A new media study by researchers at the University of Maryland brings to mind spoof news show The Day Today, in which Chris Morris’ news anchor shouted at his hapless field reporter Peter O’Hanra-Hanrahan for letting a Minister walk away from him in a live interview rather than answer a crucial question. O’Hanra-Hanrahan let the news “get away” and had to say sorry. The Maryland study indicates that RSS feeds from major news sites such as the New York Times or Guardian don’t actually provide all relevant news that’s on the site. If you checked site, or the newspaper, you’d get stories from wire organisations such as Associated Press (AP) and Reuters as well as the newspapers' own stories, but major news sites’ RSS feeds will only send you some content their journalists write themselves, and not even all of that. The study concludes that RSS feeds might alert you to breaking news, but readers should head to the news sites themselves if they want any detailed information.
Questions have long been raised about Lexisnexis, an archive service providing a database of newspaper stories. At first glance, it allows an apparently failsafe search for keywords in national and local newspapers going back many decades. It seems a brilliant tool for students and researchers. But colleagues have noticed that if you compare your search results for a newspaper edition in 1992 or 2004 with the actual physical newspaper on that day in 1992 or 2004, not all stories in the paper make it into Lexisnexis’ archive. So any studies based on a Lexisnexis search are in fact studies of content Lexisnexis staff has had time to digitise, not necessarily studies of what appeared in the newspapers when published. News has been lost.

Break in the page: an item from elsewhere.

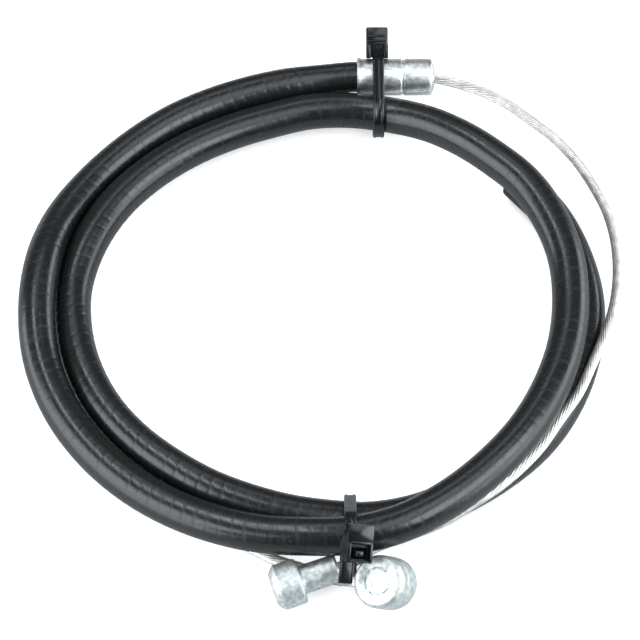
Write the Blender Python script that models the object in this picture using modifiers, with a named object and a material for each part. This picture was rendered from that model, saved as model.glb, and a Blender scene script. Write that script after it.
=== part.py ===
# Inner wire with a barrel and a pear nipple in a coiled black casing, held by two cable ties.
# Metres, +Z up. The coil lies on the floor as in the photo, which looks along +Y from above.
import math

import bmesh
import bpy
from mathutils import Matrix, Vector

MM = 0.001

# Casing, from the outside in
CASING_D = 5.5 * MM
JACKET_WALL = 0.45 * MM
WINDING_WALL = 0.45 * MM
LINER_WALL = 0.3 * MM
LAYER_GAP = 0.2 * MM
STRAND_GAP = 0.15 * MM
WIRE_D = 1.5 * MM
FIT_GAP = 0.3 * MM
NECK = 0.86

# Coil: rows are angle, distance out from COIL_R and height above the floor, both in strand pitches
COIL_R = 38.0 * MM
ROUTE_STEP = 6.0 * MM
BARE_STEP = 5.0 * MM

# Ferrule
FERRULE_LENGTH = 12.0 * MM
FERRULE_COVER = 5.1 * MM
FERRULE_WALL = 0.3 * MM
FERRULE_LIP = 0.12 * MM

# Nipples
BARREL_D = 7.5 * MM
BARREL_LENGTH = 6.4 * MM
PEAR_HEAD_D = 6.6 * MM
PEAR_HEAD_LENGTH = 4.2 * MM
PEAR_NECK_D = 4.1 * MM
PEAR_LENGTH = 9.7 * MM
HOLE_DEPTH = 3.2 * MM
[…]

If the invention of the train was also the invention of the train crash, as Paul Virilio has suggested, then is the invention of digital archives also the invention of digital data loss? Following his analysis of data transferral at the US National Archives and Records Administration (NARA) in Washington, DC, Barry Mauer argued:
As our society transfers its archives from print and analog media to digital media, an unintended consequence results; we lose a great deal of data. The effects of this data loss are profound; without access to our data, we lose our history, and thus our ability to function in the present is diminished.
Perhaps. Certainly the Maryland study reminds us of the perils of complacently thinking we are receiving comprehensive and reliable news.